The factory Radiance does not emit Appluimonia. Since only sensor #7 detects Methylosmolene and Chlorodinine, and sensor #6 which is much closer to Radiance does not detect these, these detections by sensor #7 are most like erroneous. Since AGOC-3A from Radiance is only detected by the closest sensor #6 and not by any other sensor, the level of emission of AGOC-3A from this factory is low.


The factory Roadrunner seems to be emitting all four chemicals since each of these are being detected by multiple sensors.


Factory patterns of operation
To characterize the patterns of operation of the factories, the sensor readings for the factories bt the sensors that detect them (as shown in Table 3) were computed over time of day irrespective of the date. Figure 10 through 17 show such plots for the different factory-chemical
combinations:




Figure 10: Appluimonia readings for factory Indigo


Figure 10 shows that the factory Indigo is mostly active during the hours os 5 AM and 10 PM as the sensor readings outside those hours are pretty low.




Figure 11:  Methylosmolene readings for factory Kasios




Figure 12:   Chlorodinine readings for factory Kasios



Figure 13:   AGOC-3A readings for factory Kasios


Figure 11 through 13 show that the factory Kasios is operational 24 hours a day but it conducts different activities during different times of the day. For example, the process that produces Methylosmolene is carried out between 6 PM and 2 AM; the process that produces Chlorodinine is active 24 hoursl and the process that emits AGOC-3A is operational between 3 AM and 5 PM.
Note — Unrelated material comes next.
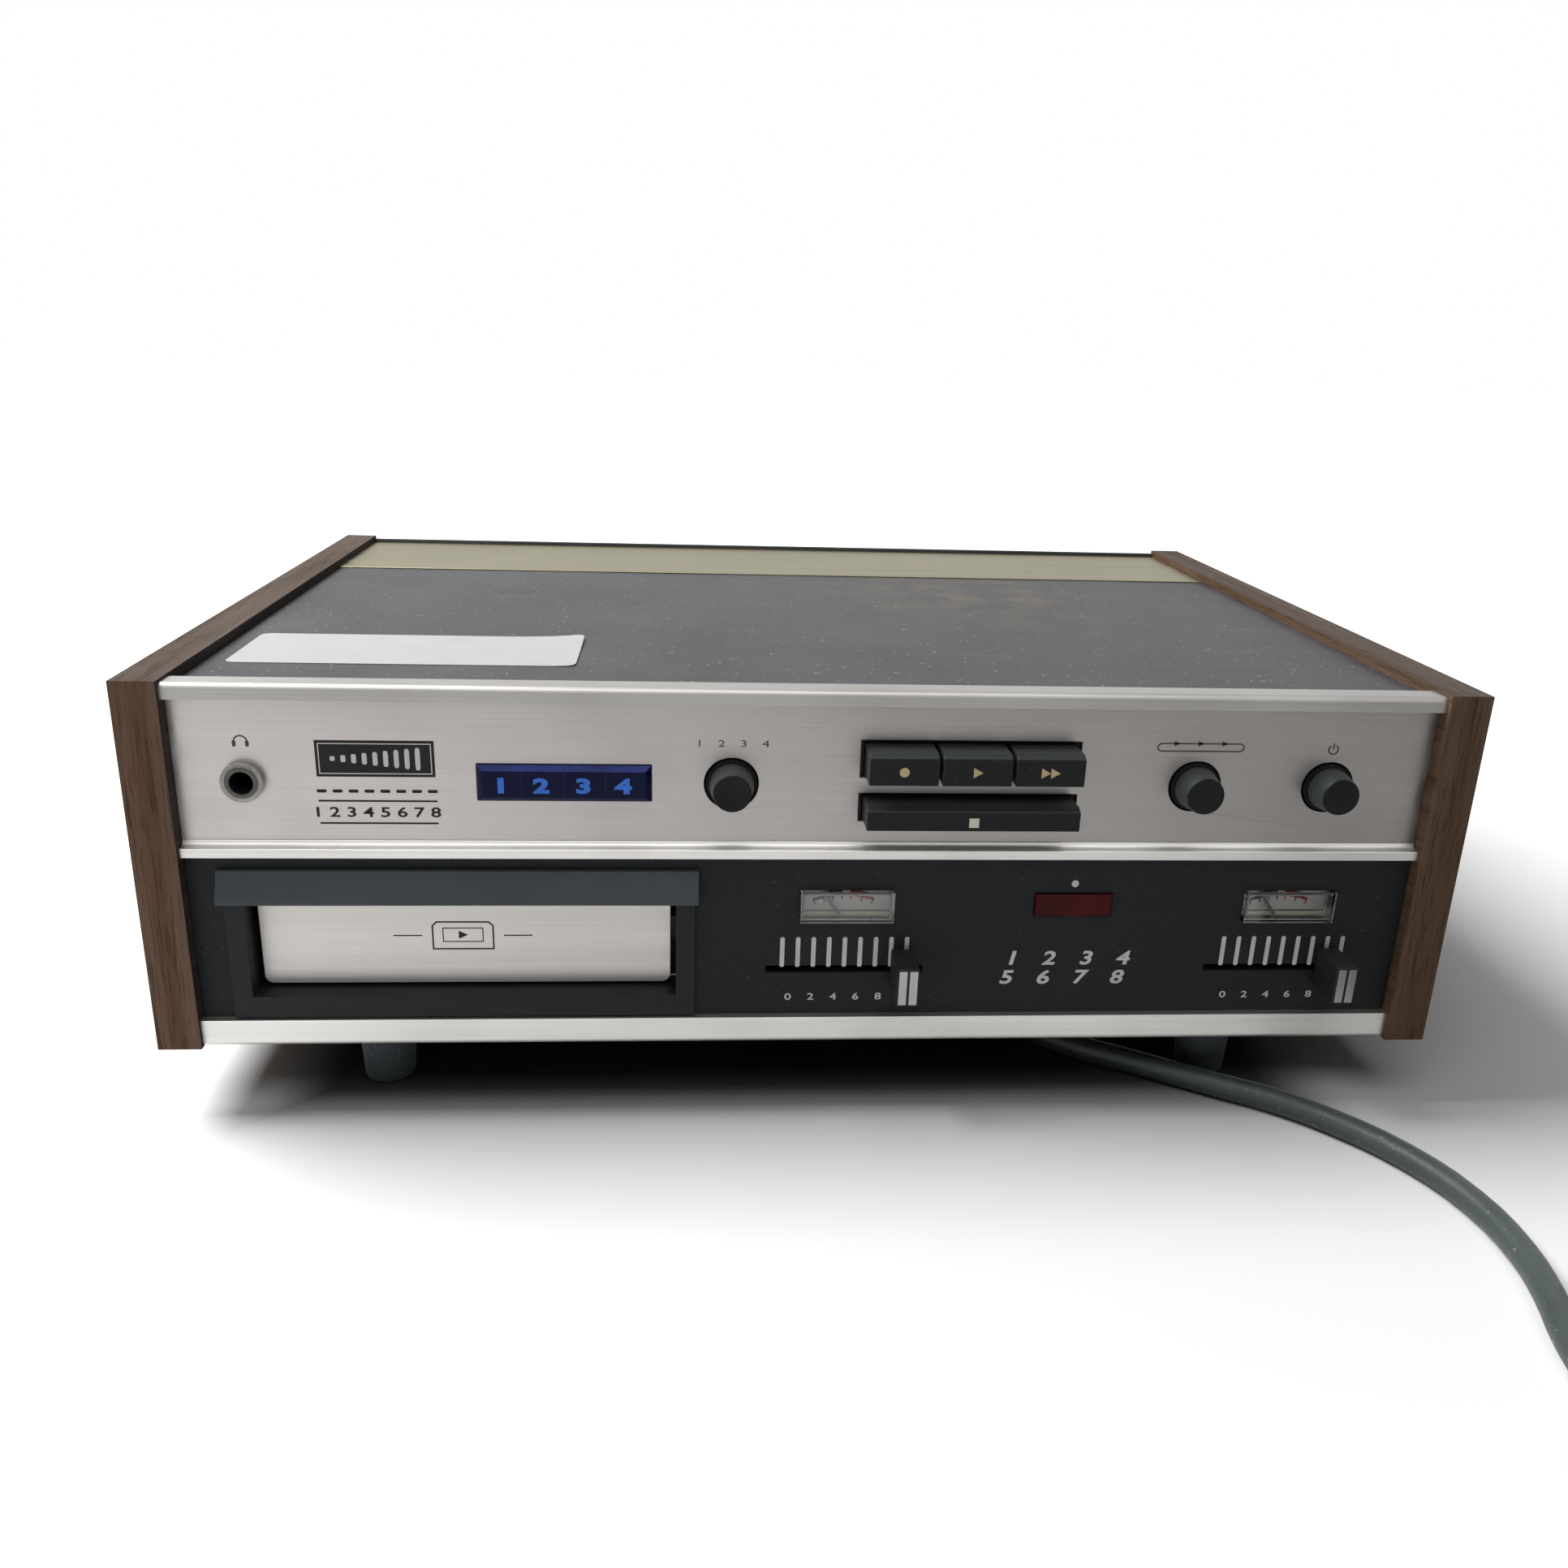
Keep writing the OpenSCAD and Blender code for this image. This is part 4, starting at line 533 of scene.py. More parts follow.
CREAM_INK = Printed("cream_key_ink", "#d9d4c4", 0.45, "#b0ab9c", 0.3)
BLUE_INK = Printed("blue_window_ink", "#3f7be0", 0.45, "#2c5cc0", 0.3)
BLUE_LINE = Printed("dim_blue_divider", "#232c66", 0.4, "#1b2252", 0.3)
SCALE_GREY = Printed("meter_scale_grey", "#cac8cd", 0.5, "#b2b0b6", 0.3)
SCALE_DARK = Printed("meter_scale_dark", "#4a4245", 0.5, "#3c3539", 0.3)
SCALE_TAN = Printed("meter_scale_tan", "#e9dfcf", 0.5, "#cfc5b4", 0.35)
SCALE_RED = Printed("meter_scale_red", "#93333a", 0.5, "#74292f", 0.3)


# ---------- making pieces ----------

def piece(name: str, mesh: bpy.types.Mesh, *finishes: Finish) -> Piece:
    """Put a mesh into the scene as a piece with its finishes in the order of its slots."""
    made = shown(name, mesh)
    numbers = [face.material_index for face in mesh.polygons]
    mesh.materials.clear()
    for finish in finishes:
        mesh.materials.append(finish.material())
    mesh.polygons.foreach_set("material_index", numbers)
    return made


def settle(made: Piece) -> Piece:
    """Turn a piece and its modifiers into a plain mesh."""
    depsgraph = bpy.context.evaluated_depsgraph_get()
    mesh = bpy.data.meshes.new_from_object(
        made.evaluated_get(depsgraph), preserve_all_data_layers=True, depsgraph=depsgraph)
    made.modifiers.clear()
    made.data = mesh
    return made


def smooth(made: Piece, angle: float = SHARP_ANGLE) -> Piece:
    """Shade a piece smooth, but for edges sharper than an angle in degrees."""
    made.data.shade_smooth()
    made.data.set_sharp_from_angle(angle=math.radians(angle))
    return made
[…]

Figure 14:   Methylosmolene readings for factory Roadrunner



Figure 15:  Chlorodinine readings for factory Roadrunner




Figure 16:   AGOC-3A readings for factory Roadrunner


Figure 17:   Appluimonia readings for factory Roadrunner


Figure 14 through 17 show the pattern for the factory Roadrunner. Here, the process that produces Methylosmolene is active between 6 PM and 1 AM; the process that produces Chlorodinine is active between 2 AM and 9 AM, and again between 5 PM and 10 PM; the process that emits AGOC-3A is operational between 2 AM and 5 PM; and the process that emits Appluimonia operational pretty much the whole day.